Non profit
L’«Aquilone», quel che resta dell’Aquila
Il centro commerciale è il nuovo cuore del capoluogo
di Redazione
La zona ovest della conca aquilana è quella che ha subìto meno danni. Qui tre anni fa è sorto l’ipermercato. Che oggi si è trasformato nel nuovo punto d’incontro degli abitanti Chi vive lontano dall’Abruzzo e si informa solo attraverso la televisione è portato a pensare che L’Aquila, il capoluogo ferito dal sisma del 6 aprile, sia stata già ricostruita o al più basterà attendere un paio di mesi. In realtà oggi esistono due città. Quella che non c’è più e quella che cerca di andare avanti in maniera molto caotica. A voler semplificare, e non sembri una battuta, oggi ci sono L’Aquila e l’Aquilone.

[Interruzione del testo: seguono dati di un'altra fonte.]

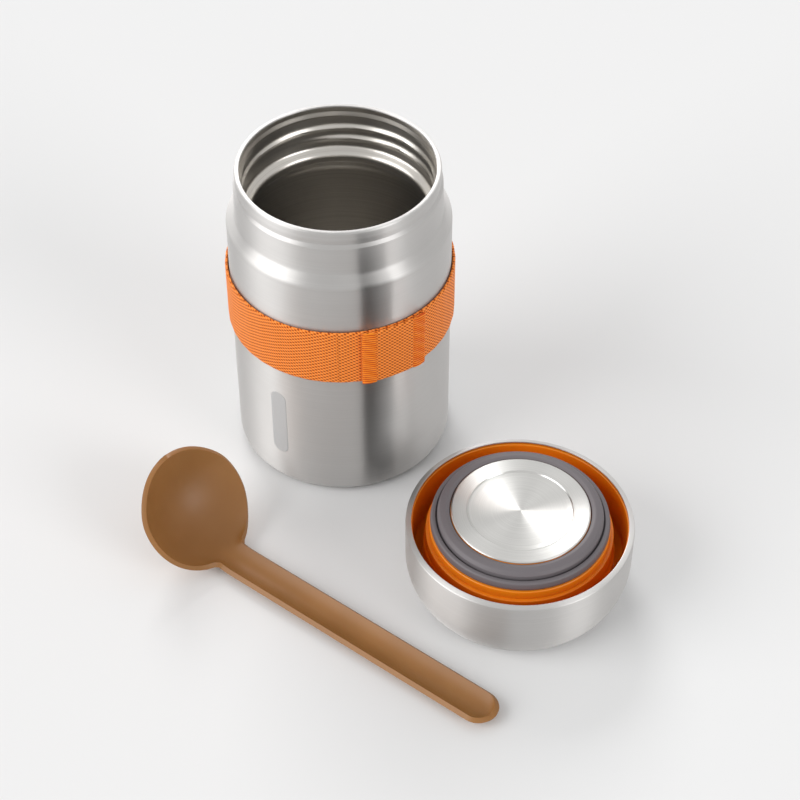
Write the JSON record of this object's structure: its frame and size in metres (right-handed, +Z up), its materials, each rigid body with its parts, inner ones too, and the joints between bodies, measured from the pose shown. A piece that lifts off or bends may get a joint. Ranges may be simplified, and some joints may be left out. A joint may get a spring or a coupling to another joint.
{
  "type": "insulated food jar",
  "caption": "Insulated steel food jar, open, with its screw lid upside down beside it, an elastic spoon strap and a spoon.",
  "frame": {"origin": "middle of the jar's foot, at the level of the table it stands on", "axes": "+Z up along the jar's axis; the lid lies towards +X and -Y, and the spoon towards -Y"},
  "size_m": [0.1813, 0.1993, 0.129],
  "materials": {
    "steel_brushed": "satin",
    "steel_inside": "satin",
    "steel_polished": "polished",
    "copper_foil": "bright",
    "solder": "dull",
    "getter_metal": "matte",
    "webbing": "woven",
    "stitching": "stitched",
    "lid_plastic": "satin",
    "foam": "matte",
    "silicone": "matte",
    "spoon_plastic": "matte"
  },
  "bodies": {
    "jar": {"outer_shell": "steel_brushed", "inner_vessel": "steel_inside", "inner_bottom": "steel_inside", "heat_foil": "copper_foil", "outer_bottom": "steel_brushed", "vacuum_seal": "solder", "base_cover": "steel_brushed", "getter_clip": "getter_metal", "getter_pill": "getter_metal"},
    "strap": {"strap_band": "webbing", "strap_loop": "webbing", "bar_tack_left": "stitching", "bar_tack_right": "stitching"},
    "lid": {"lid_shell": "steel_brushed", "lid_liner": "lid_plastic", "plug_carrier": "lid_plastic", "plug_disc": "steel_polished", "plug_foam": "foam", "lid_pad": "foam"},
    "seal": {"seal_ring": "silicone"},
    "spoon": {"spoon": "spoon_plastic"}
  },
  "joints": [
    {"name": "strap_slide", "type": "slide", "parent": "jar", "child": "strap", "axis": [0, 0, 1], "range_m": [-0.05, 0.075]},
    {"name": "lid_lift", "type": "slide", "parent": "jar", "child": "lid", "axis": [0, 0, 1], "range_m": [0, 0.15]},
    {"name": "seal_pull", "type": "slide", "parent": "lid", "child": "seal", "axis": [0, 0, 1], "range_m": [0, 0.025]},
    {"name": "spoon_lift", "type": "slide", "parent": "jar", "child": "spoon", "axis": [0, 0, 1], "range_m": [0, 0.15]}
  ]
}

L’Aquilone è un centro commerciale. Sì, avete letto bene: un centro commerciale. Quando fu inaugurato, nel dicembre di tre anni fa, molti aquilani lo avevano guardato con sospetto, tanto che ci fu chi ipotizzò che sarebbe stato un fallimento. E questo contribuisce anche a comprendere meglio qual è il dramma che oggi vivono gli abitanti della città abruzzese.

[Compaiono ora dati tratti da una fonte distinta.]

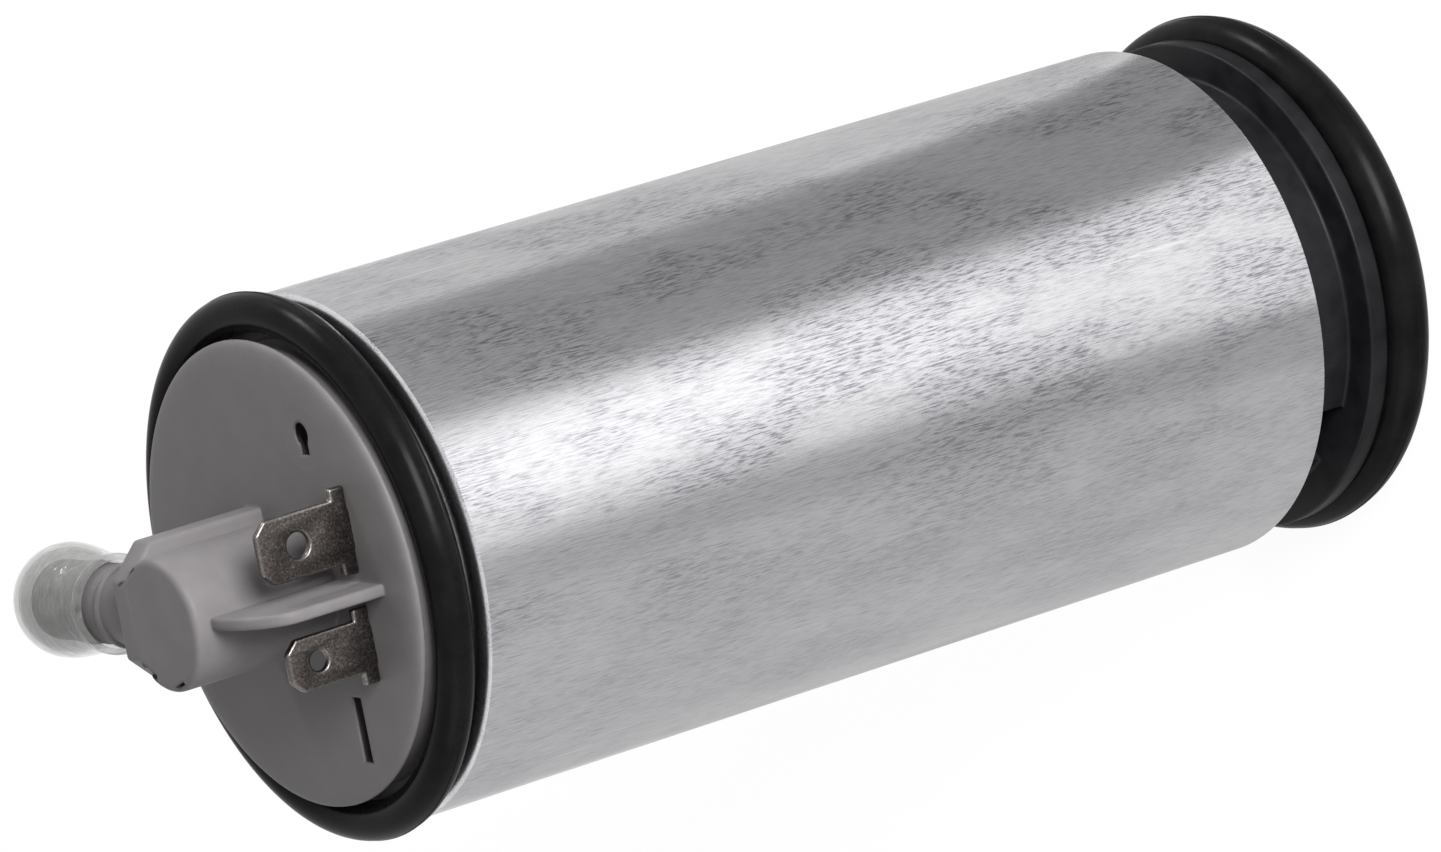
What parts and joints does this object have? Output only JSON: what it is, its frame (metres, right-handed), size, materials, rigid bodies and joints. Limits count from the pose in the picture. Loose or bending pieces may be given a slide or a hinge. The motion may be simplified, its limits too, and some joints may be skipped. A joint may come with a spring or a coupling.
{
  "type": "in-tank electric fuel pump",
  "caption": "Electric in-tank fuel pump: brushed metal can, grey outlet cover with side nipple, clear cap and blade terminals, black inlet end and fat rubber seal rings.",
  "frame": {"origin": "centre of the flat inlet end, which the pump stands on", "axes": "+Z along the shaft from the inlet end to the outlet cover, +X to the side of the blade terminals, the outlet nipple points along -X"},
  "size_m": [0.0548, 0.0546, 0.1409],
  "materials": {
    "can_metal": "brushed, fine axial streaks",
    "cover_plastic": "moulded, satin",
    "clear_cap": "clear soft plastic",
    "tinned_blade": "tin plated",
    "ring_rubber": "smooth black",
    "gasket_rubber": "matt black",
    "housing_plastic": "moulded black",
    "strainer_plastic": "woven nylon in a moulded rim",
    "pump_body_metal": "die cast",
    "impeller_plastic": "phenolic",
    "button_ceramic": "polished",
    "bearing_bronze": "sintered bronze",
    "shaft_steel": "ground",
    "flux_steel": "rolled, phosphated",
    "magnet_ferrite": "sintered ferrite",
    "spring_steel": "drawn wire",
    "core_steel": "stacked laminations",
    "winding_copper": "enamelled copper",
    "contact_carbon": "pressed carbon",
    "valve_plastic": "natural acetal",
    "valve_rubber": "fluorocarbon rubber"
  },
  "bodies": {
    "housing": {"pump_can": "can_metal", "outlet_cover": "cover_plastic", "terminal_large": "tinned_blade", "terminal_small": "tinned_blade", "front_seal_ring": "ring_rubber", "rear_seal_ring": "ring_rubber", "cover_gasket": "gasket_rubber", "inlet_gasket": "gasket_rubber", "inlet_housing": "housing_plastic", "inlet_strainer": "strainer_plastic", "pump_inlet_body": "pump_body_metal", "pump_outlet_body": "pump_body_metal", "thrust_button": "button_ceramic", "lower_bearing": "bearing_bronze", "upper_bearing": "bearing_bronze", "flux_ring": "flux_steel", "magnet_north": "magnet_ferrite", "magnet_south": "magnet_ferrite", "magnet_clip_front": "spring_steel", "magnet_clip_back": "spring_steel", "brush_spring_positive": "spring_steel", "brush_spring_negative": "spring_steel", "brush_lead_positive": "winding_copper", "brush_lead_negative": "winding_copper", "choke_core_large": "magnet_ferrite", "choke_core_small": "magnet_ferrite", "choke_coil_large": "winding_copper", "choke_coil_small": "winding_copper", "check_valve_seat": "valve_plastic", "check_valve_guide": "valve_plastic", "check_valve_spring": "spring_steel", "relief_valve_seat": "bearing_bronze", "relief_valve_spring": "spring_steel"},
    "rotor": {"shaft": "shaft_steel", "armature_core": "core_steel", "armature_winding": "winding_copper", "commutator": "contact_carbon", "impeller": "impeller_plastic"},
    "check_valve": {"check_valve_poppet": "valve_rubber"},
    "relief_valve": {"relief_valve_ball": "spring_steel"},
    "brush_positive_body": {"brush_positive": "contact_carbon"},
    "brush_negative_body": {"brush_negative": "contact_carbon"},
    "dust_cap": {"outlet_dust_cap": "clear_cap"}
  },
  "joints": [
    {"name": "rotor_spin", "type": "hinge", "parent": "housing", "child": "rotor", "pos_m": [0, 0, 0.07], "axis": [0, 0, 1], "continuous": true},
    {"name": "check_valve_lift", "type": "slide", "parent": "housing", "child": "check_valve", "axis": [0, 0, 1], "range_m": [0, 0.002], "stiffness_N_per_m": 80, "springref_m": -0.006, "deforming": ["check_valve_spring"]},
    {"name": "relief_valve_lift", "type": "slide", "parent": "housing", "child": "relief_valve", "axis": [0, 0, 1], "range_m": [0, 0.0012], "stiffness_N_per_m": 1600, "springref_m": -0.002, "deforming": ["relief_valve_spring"]},
    {"name": "brush_positive_lift", "type": "slide", "parent": "housing", "child": "brush_positive_body", "axis": [0, 0, 1], "range_m": [0, 0.0025], "stiffness_N_per_m": 250, "springref_m": -0.006, "deforming": ["brush_spring_positive", "brush_lead_positive"]},
    {"name": "brush_negative_lift", "type": "slide", "parent": "housing", "child": "brush_negative_body", "axis": [0, 0, 1], "range_m": [0, 0.0025], "stiffness_N_per_m": 250, "springref_m": -0.006, "deforming": ["brush_spring_negative", "brush_lead_negative"]},
    {"name": "dust_cap_pull", "type": "slide", "parent": "housing", "child": "dust_cap", "axis": [-1, 0, 0], "range_m": [0, 0.012]}
  ]
}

Il centro storico per gli aquilani è stato sempre il luogo per eccellenza della città ma non solo per le sue bellezze artistiche e per il suo carico di storia quasi millenaria. Ma anche come il centro pulsante dell’economia. Basti pensare che piazza Duomo dal Medioevo ospita (meglio ospitava) tutti i giorni il mercato. Prima con i prodotti agricoli del circondario e con gli oggetti dell’artigianato. Più di recente anche con tutto ciò che si può trovare in un supermarket. Per sintetizzare, senza correre il rischio di banalizzare, il mercato di Piazza Duomo era il vero grande centro commerciale della città. O almeno così veniva percepito.
Tutte le megastrutture che sono nate negli ultimi 15 anni in periferia, che pure hanno dato un duro colpo alle piccole attività commerciali, sono state viste come una necessità ma fuori dalla storia, dalle tradizioni e dal sentire profondo degli aquilani. Questo spiega anche perché L’Aquila è fra le poche città storiche in Italia che non ha mai potuto avere una isola pedonale degna di questo nome. I suoi abitanti, e i commercianti, non hanno mai voluto perdere il “possesso” fisico dell’intra moenia.
Ecco dunque che la fuga dalla vecchia e traballante L’Aquila si è fermata in uno dei simboli della modernità. Ogni città ha bisogno di luoghi dove ritrovarsi: c’è necessità di piazze, luoghi di culto, spazi ricreativi. Noi aquilani abbiamo dovuto improvvisare. Per cui sui bordi delle strade di periferia spuntano cartelli con le indicazioni più disparate: «Abbiamo riaperto in via…»; oppure «Non molliamo, siamo sempre aperti».